Tuesday, December 31, 2019

a promise for the new year

When you have a child with ADHD or any set of initials that will follow him through life, you learn yourself anew. You find tiny triumphs and grasp them tightly, hold them high like the trophy he deserves. But you also learn exhaustion in a whole new way. His need is such that finding space to breathe is a luxury, that remembering yourself without him is harder and harder, that finding ten minutes to lift a weight, to type, to read, is a pleasure that holds you through the day. It has to.

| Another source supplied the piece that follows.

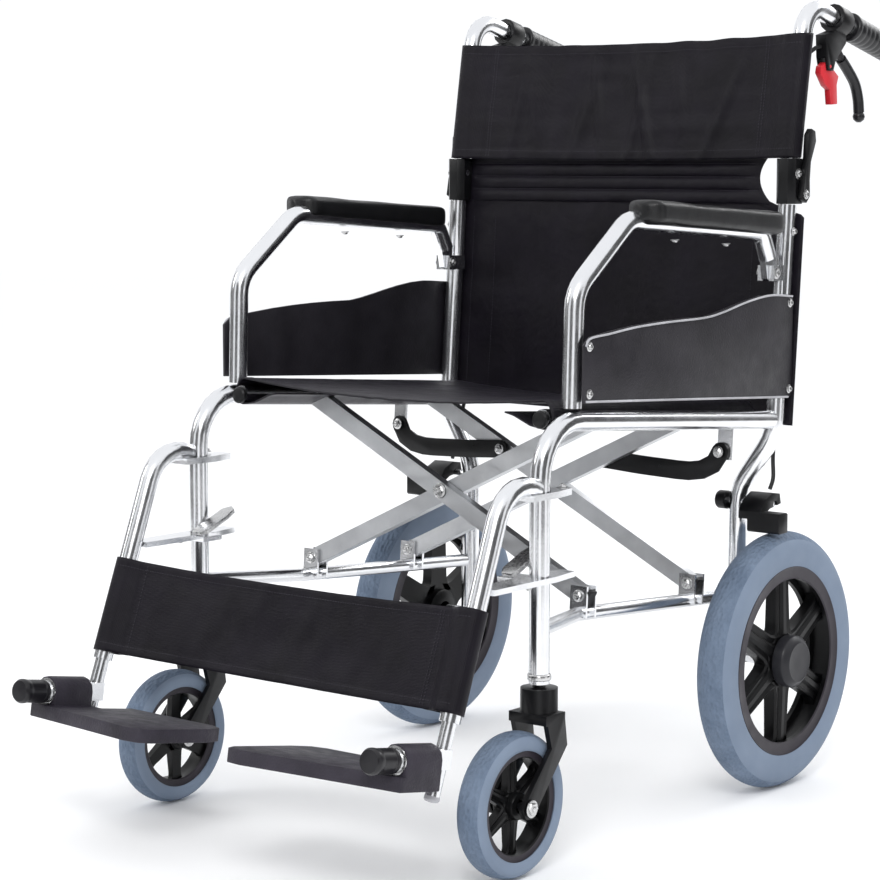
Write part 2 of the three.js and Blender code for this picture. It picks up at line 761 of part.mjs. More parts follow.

When you have a child who struggles, you sometimes neglect the one who doesn't. The sibling who still needs but not as stridently. The sister who reaches out through tears and anger and kindness, trying to be seen. It's easy to divert your focus. To say, she is fine, will be fine, will land on her feet, is strong.  It's easy not to see that she is hurting too.

When you have a child who is so close to your heart that it seems he lives there, it's easy to forget you have a husband who remembers who you were before. Who needs your time, your thoughts, your dreams as well.

How do you work it out?
How do you balance?
How do you choose who loses?

Each day is a question of losses and wins, and trial and error, of so many failures and forgotten triumphs.

Each day is a chance to hug and love and laugh, and remember joy.

I can not promise I have enough to go around, just that each day I will offer what I have to give, remembering, as I do, to save a piece for me as well.